-- start --
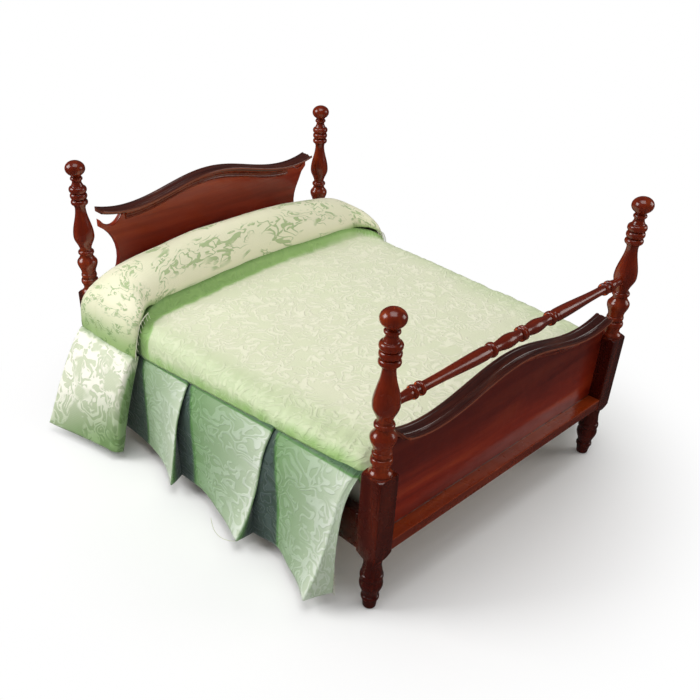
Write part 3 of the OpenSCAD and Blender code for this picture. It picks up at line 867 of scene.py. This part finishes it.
def mouldingOutline():
    # the moulding's end, as (forward from its back, up from its back edge), all the way round
    outline = [(0, -crest["thick"]), (0, -0.25)]
    at = 0.0
    for width, crown in crest["reeds"]:
        for i in range(9):
            t = i / 8
            lift = crown * math.sin(math.pi * t) ** 0.6 - 0.25
            outline.append((at + 0.06 + (width - 0.12) * t, lift - crest["slope"] * (at + width * t)))
        at += width
    width, depth = crest["cove"]
    for i in range(1, 8):
        t = i / 8
        outline.append((at + width * t, -0.2 - depth * math.sin(math.pi * t) - 0.1 * t))
    at += width
    outline += [(at + 0.05, -0.27), (at + 0.2, -0.2), (at + 0.55, -0.2), (at + 0.72, -0.27),
                (at + 0.8, -0.42), (at + 0.8, -1.0), (at + 0.65, -1.15)]
    outline += [(at - 0.4, -1.2), (at - 0.5, -1.7), (at - 1.6, -1.75), (at - 1.7, -crest["thick"])]
    return outline


def underOutline():
    # cove and bead planted on the panel's face below the crest
    top = -crest["thick"] + 0.1
    hollow = [math.radians(15 * i) for i in range(1, 7)]
    swell = [math.radians(18 * i - 45) for i in range(8)]
    outline = [(5.1, top), (7.2, top), (7.2, top - 0.9)]
    outline += [(7.2 - 0.9 * math.sin(a), top - 0.9 - 1.2 * (1 - math.cos(a))) for a in hollow]
    outline += [(6.3, top - 2.3), (6.45, top - 2.45)]
    outline += [(5.75 + 0.7 * math.cos(a), top - 2.95 - 0.7 * math.sin(a)) for a in swell]
    outline += [(5.5, top - 3.75), (5.4, top - 4.2), (5.1, top - 4.25)]
    return outline


def sweepAlong(outline, half, back, dip):
    # extrudes an outline along the serpentine line, from one end to the other
    deselectAll()
    bpy.ops.mesh.primitive_circle_add(vertices=len(outline), radius=1, fill_type="NGON")
    piece = bpy.context.object
    for vertex, (forward, up) in zip(piece.data.vertices, outline):
        vertex.co = Vector((-half, back - forward, dip + up + crestLine(half))) * mm
    bpy.ops.object.mode_set(mode="EDIT")
    bpy.ops.mesh.select_all(action="SELECT")
    step = 2 * half / crest["slices"]
    for i in range(crest["slices"]):
        x = -half + i * step
        bpy.ops.mesh.extrude_region_move(TRANSFORM_OT_translate={
            "value": (step * mm, 0, (crestLine(x + step) - crestLine(x)) * mm)})
    bpy.ops.mesh.select_all(action="SELECT")
    bpy.ops.mesh.normals_make_consistent(inside=False)
    bpy.ops.object.mode_set(mode="OBJECT")
    return piece


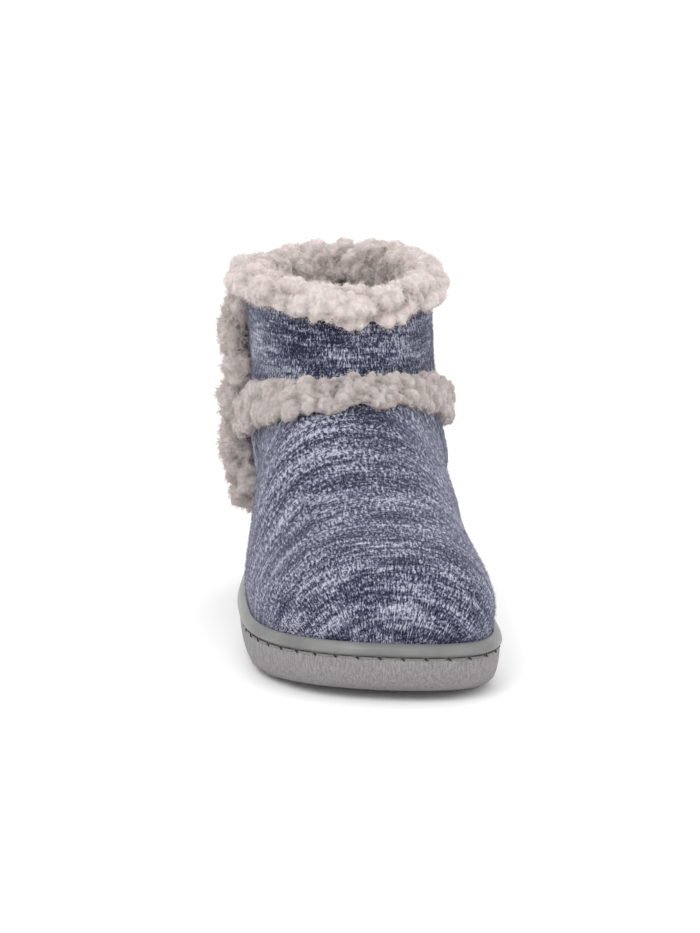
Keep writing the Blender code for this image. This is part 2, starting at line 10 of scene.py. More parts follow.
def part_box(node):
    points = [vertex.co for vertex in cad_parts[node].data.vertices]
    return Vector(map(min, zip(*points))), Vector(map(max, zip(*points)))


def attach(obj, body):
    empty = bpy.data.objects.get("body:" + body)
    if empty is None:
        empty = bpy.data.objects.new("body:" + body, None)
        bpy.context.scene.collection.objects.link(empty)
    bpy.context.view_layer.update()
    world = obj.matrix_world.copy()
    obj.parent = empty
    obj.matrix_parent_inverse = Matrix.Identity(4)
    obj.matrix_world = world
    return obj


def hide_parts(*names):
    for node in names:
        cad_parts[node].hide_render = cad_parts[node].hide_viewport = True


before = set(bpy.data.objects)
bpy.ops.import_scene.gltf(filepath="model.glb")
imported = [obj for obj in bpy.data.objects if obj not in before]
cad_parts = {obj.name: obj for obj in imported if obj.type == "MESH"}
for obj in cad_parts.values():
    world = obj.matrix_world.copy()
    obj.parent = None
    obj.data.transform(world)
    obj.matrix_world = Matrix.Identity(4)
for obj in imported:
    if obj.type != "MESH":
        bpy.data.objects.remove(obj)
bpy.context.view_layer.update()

# Knit upper.
# A brushed, marled jersey drawn over the last and closed under the cup. One course of the knit
# is lighter or darker than the next, as the yarn comes, and short hairs stand out of it.

SHAFT_AXIS = sum((corner[1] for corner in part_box("collar_cuff")), 0.0) / 2
BAND_MIDDLE = 0.0765  # height of the instep band's middle at the sides
BAND_CLIMB = 0.0147  # how much higher it stands in front
TOE_TURN = (-0.070, -0.012, 0.066)  # the courses fan round the toe from here: y, z, radius
CUFF_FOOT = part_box("collar_cuff")[0][2]
BAND_SHADE, CUFF_SHADE = 0.016, 0.009  # how far from each trim the painted shade on the knit reaches
SIDE_SEAM = sum((corner[1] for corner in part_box("side_strip")), 0.0) / 2  # y of both seams
COURSE_BOW = 8.5  # how far the courses run towards the toe at the sides: metres per x squared
SHAFT_RADIUS = 0.042
SHAFT_COURSE = 0.4  # the shaft's courses are counted from here, clear of the foot's
SHAFT_DIP = 0.0015  # how much higher they run in front than at the sides
FOOT_RADIUS = 0.046
FOOT_DEPTH = 0.012  # the places along the foot's courses turn round a line this far down
PUFFS = ((38, 0.0007), (90, 0.0003))  # soft bulges of the knit: how many a metre, how high
TOE_BEND = -0.085  # in front of this the toe's inner faces look back
WALL_MIDDLE = 0.018  # the foot's inner faces look at a line at this height
# Soft creases: both ends of each, its half-width and its depth, which is negative for a ridge
CREASES = (
    ((0.033, 0.052, 0.062), (0.016, 0.016, 0.074), 0.0050, 0.0011),
    ((0.040, 0.070, 0.046), (0.034, 0.030, 0.054), 0.0060, 0.0009),
    ((-0.034, 0.046, 0.056), (-0.018, 0.014, 0.070), 0.0050, 0.0010),
    ((-0.042, -0.030, 0.036), (-0.012, -0.046, 0.052), 0.0080, 0.0007),
    ((0.044, -0.044, 0.034), (0.020, -0.036, 0.055), 0.0080, 0.0007),
    ((0.026, 0.030, 0.104), (-0.004, 0.026, 0.098), 0.0060, 0.0006),
    ((0.036, 0.036, 0.064), (0.038, -0.012, 0.054), 0.0150, -0.0032),
    ((0.044, SIDE_SEAM, 0.026), (0.032, SIDE_SEAM, 0.072), 0.0016, 0.0007),
)


def clipped(value):
    """The value, held between 0 and 1."""
    return min(max(value, 0.0), 1.0)


def merged_copy(name, node):
    """A joined copy of a CAD node's loose triangles, with its quads back."""
    bm = bmesh.new()
    bm.from_mesh(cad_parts[node].data)
    bmesh.ops.remove_doubles(bm, verts=bm.verts, dist=1e-5)
    bmesh.ops.join_triangles(
        bm, faces=bm.faces, angle_face_threshold=math.radians(35),
        angle_shape_threshold=math.radians(60), cmp_seam=False, cmp_sharp=False,
        cmp_uvs=False, cmp_vcols=False, cmp_materials=False,
    )
    return shown(name, bm)


def placed(name, mesh):
    """The mesh as an object of its own, smooth all over."""
    mesh.shade_smooth()
    piece = bpy.data.objects.new(name, mesh)
    bpy.context.scene.collection.objects.link(piece)
    return piece


def shown(name, bm):
    """The bmesh as an object of its own."""
    mesh = bpy.data.meshes.new(name)
    bm.to_mesh(mesh)
    bm.free()
    return placed(name, mesh)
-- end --
__Brief__.
Write out the entries above once more, without altering anything.

__Solution for this task__.
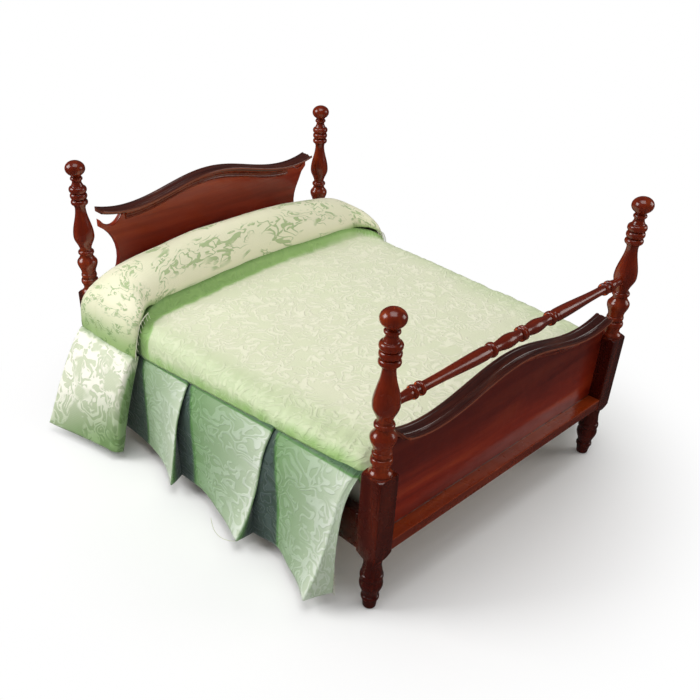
Write part 3 of the OpenSCAD and Blender code for this picture. It picks up at line 867 of scene.py. This part finishes it.
def mouldingOutline():
    # the moulding's end, as (forward from its back, up from its back edge), all the way round
    outline = [(0, -crest["thick"]), (0, -0.25)]
    at = 0.0
    for width, crown in crest["reeds"]:
        for i in range(9):
            t = i / 8
            lift = crown * math.sin(math.pi * t) ** 0.6 - 0.25
            outline.append((at + 0.06 + (width - 0.12) * t, lift - crest["slope"] * (at + width * t)))
        at += width
    width, depth = crest["cove"]
    for i in range(1, 8):
        t = i / 8
        outline.append((at + width * t, -0.2 - depth * math.sin(math.pi * t) - 0.1 * t))
    at += width
    outline += [(at + 0.05, -0.27), (at + 0.2, -0.2), (at + 0.55, -0.2), (at + 0.72, -0.27),
                (at + 0.8, -0.42), (at + 0.8, -1.0), (at + 0.65, -1.15)]
    outline += [(at - 0.4, -1.2), (at - 0.5, -1.7), (at - 1.6, -1.75), (at - 1.7, -crest["thick"])]
    return outline


def underOutline():
    # cove and bead planted on the panel's face below the crest
    top = -crest["thick"] + 0.1
    hollow = [math.radians(15 * i) for i in range(1, 7)]
    swell = [math.radians(18 * i - 45) for i in range(8)]
    outline = [(5.1, top), (7.2, top), (7.2, top - 0.9)]
    outline += [(7.2 - 0.9 * math.sin(a), top - 0.9 - 1.2 * (1 - math.cos(a))) for a in hollow]
    outline += [(6.3, top - 2.3), (6.45, top - 2.45)]
    outline += [(5.75 + 0.7 * math.cos(a), top - 2.95 - 0.7 * math.sin(a)) for a in swell]
    outline += [(5.5, top - 3.75), (5.4, top - 4.2), (5.1, top - 4.25)]
    return outline


def sweepAlong(outline, half, back, dip):
    # extrudes an outline along the serpentine line, from one end to the other
    deselectAll()
    bpy.ops.mesh.primitive_circle_add(vertices=len(outline), radius=1, fill_type="NGON")
    piece = bpy.context.object
    for vertex, (forward, up) in zip(piece.data.vertices, outline):
        vertex.co = Vector((-half, back - forward, dip + up + crestLine(half))) * mm
    bpy.ops.object.mode_set(mode="EDIT")
    bpy.ops.mesh.select_all(action="SELECT")
    step = 2 * half / crest["slices"]
    for i in range(crest["slices"]):
        x = -half + i * step
        bpy.ops.mesh.extrude_region_move(TRANSFORM_OT_translate={
            "value": (step * mm, 0, (crestLine(x + step) - crestLine(x)) * mm)})
    bpy.ops.mesh.select_all(action="SELECT")
    bpy.ops.mesh.normals_make_consistent(inside=False)
    bpy.ops.object.mode_set(mode="OBJECT")
    return piece


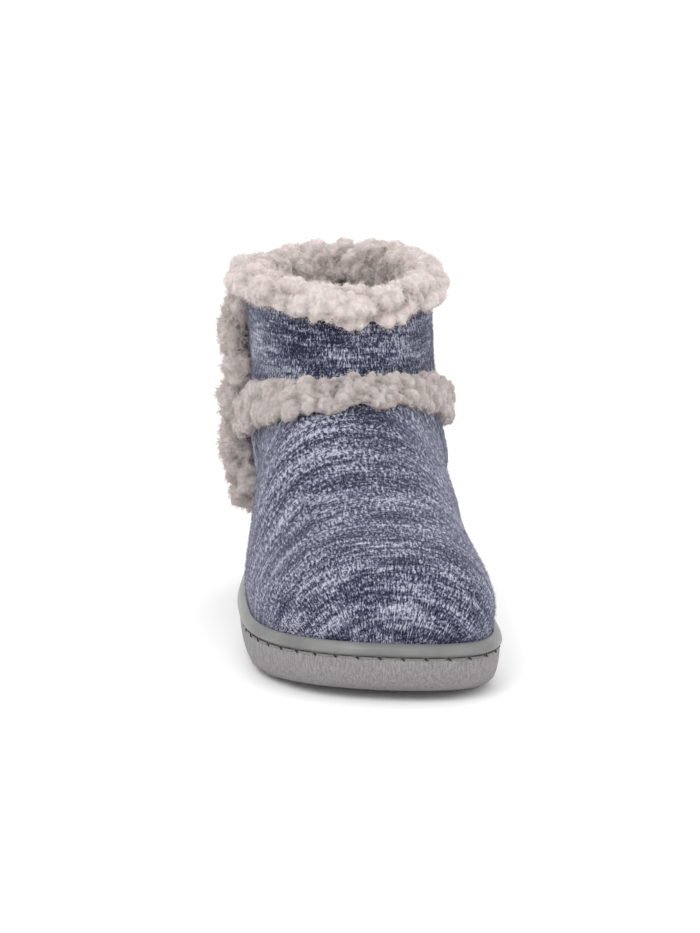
Keep writing the Blender code for this image. This is part 2, starting at line 10 of scene.py. More parts follow.
def part_box(node):
    points = [vertex.co for vertex in cad_parts[node].data.vertices]
    return Vector(map(min, zip(*points))), Vector(map(max, zip(*points)))


def attach(obj, body):
    empty = bpy.data.objects.get("body:" + body)
    if empty is None:
        empty = bpy.data.objects.new("body:" + body, None)
        bpy.context.scene.collection.objects.link(empty)
    bpy.context.view_layer.update()
    world = obj.matrix_world.copy()
    obj.parent = empty
    obj.matrix_parent_inverse = Matrix.Identity(4)
    obj.matrix_world = world
    return obj


def hide_parts(*names):
    for node in names:
        cad_parts[node].hide_render = cad_parts[node].hide_viewport = True


before = set(bpy.data.objects)
bpy.ops.import_scene.gltf(filepath="model.glb")
imported = [obj for obj in bpy.data.objects if obj not in before]
cad_parts = {obj.name: obj for obj in imported if obj.type == "MESH"}
for obj in cad_parts.values():
    world = obj.matrix_world.copy()
    obj.parent = None
    obj.data.transform(world)
    obj.matrix_world = Matrix.Identity(4)
for obj in imported:
    if obj.type != "MESH":
        bpy.data.objects.remove(obj)
bpy.context.view_layer.update()

# Knit upper.
# A brushed, marled jersey drawn over the last and closed under the cup. One course of the knit
# is lighter or darker than the next, as the yarn comes, and short hairs stand out of it.

SHAFT_AXIS = sum((corner[1] for corner in part_box("collar_cuff")), 0.0) / 2
BAND_MIDDLE = 0.0765  # height of the instep band's middle at the sides
BAND_CLIMB = 0.0147  # how much higher it stands in front
TOE_TURN = (-0.070, -0.012, 0.066)  # the courses fan round the toe from here: y, z, radius
CUFF_FOOT = part_box("collar_cuff")[0][2]
BAND_SHADE, CUFF_SHADE = 0.016, 0.009  # how far from each trim the painted shade on the knit reaches
SIDE_SEAM = sum((corner[1] for corner in part_box("side_strip")), 0.0) / 2  # y of both seams
COURSE_BOW = 8.5  # how far the courses run towards the toe at the sides: metres per x squared
SHAFT_RADIUS = 0.042
SHAFT_COURSE = 0.4  # the shaft's courses are counted from here, clear of the foot's
SHAFT_DIP = 0.0015  # how much higher they run in front than at the sides
FOOT_RADIUS = 0.046
FOOT_DEPTH = 0.012  # the places along the foot's courses turn round a line this far down
PUFFS = ((38, 0.0007), (90, 0.0003))  # soft bulges of the knit: how many a metre, how high
TOE_BEND = -0.085  # in front of this the toe's inner faces look back
WALL_MIDDLE = 0.018  # the foot's inner faces look at a line at this height
# Soft creases: both ends of each, its half-width and its depth, which is negative for a ridge
CREASES = (
    ((0.033, 0.052, 0.062), (0.016, 0.016, 0.074), 0.0050, 0.0011),
    ((0.040, 0.070, 0.046), (0.034, 0.030, 0.054), 0.0060, 0.0009),
    ((-0.034, 0.046, 0.056), (-0.018, 0.014, 0.070), 0.0050, 0.0010),
    ((-0.042, -0.030, 0.036), (-0.012, -0.046, 0.052), 0.0080, 0.0007),
    ((0.044, -0.044, 0.034), (0.020, -0.036, 0.055), 0.0080, 0.0007),
    ((0.026, 0.030, 0.104), (-0.004, 0.026, 0.098), 0.0060, 0.0006),
    ((0.036, 0.036, 0.064), (0.038, -0.012, 0.054), 0.0150, -0.0032),
    ((0.044, SIDE_SEAM, 0.026), (0.032, SIDE_SEAM, 0.072), 0.0016, 0.0007),
)


def clipped(value):
    """The value, held between 0 and 1."""
    return min(max(value, 0.0), 1.0)


def merged_copy(name, node):
    """A joined copy of a CAD node's loose triangles, with its quads back."""
    bm = bmesh.new()
    bm.from_mesh(cad_parts[node].data)
    bmesh.ops.remove_doubles(bm, verts=bm.verts, dist=1e-5)
    bmesh.ops.join_triangles(
        bm, faces=bm.faces, angle_face_threshold=math.radians(35),
        angle_shape_threshold=math.radians(60), cmp_seam=False, cmp_sharp=False,
        cmp_uvs=False, cmp_vcols=False, cmp_materials=False,
    )
    return shown(name, bm)


def placed(name, mesh):
    """The mesh as an object of its own, smooth all over."""
    mesh.shade_smooth()
    piece = bpy.data.objects.new(name, mesh)
    bpy.context.scene.collection.objects.link(piece)
    return piece


def shown(name, bm):
    """The bmesh as an object of its own."""
    mesh = bpy.data.meshes.new(name)
    bm.to_mesh(mesh)
    bm.free()
    return placed(name, mesh)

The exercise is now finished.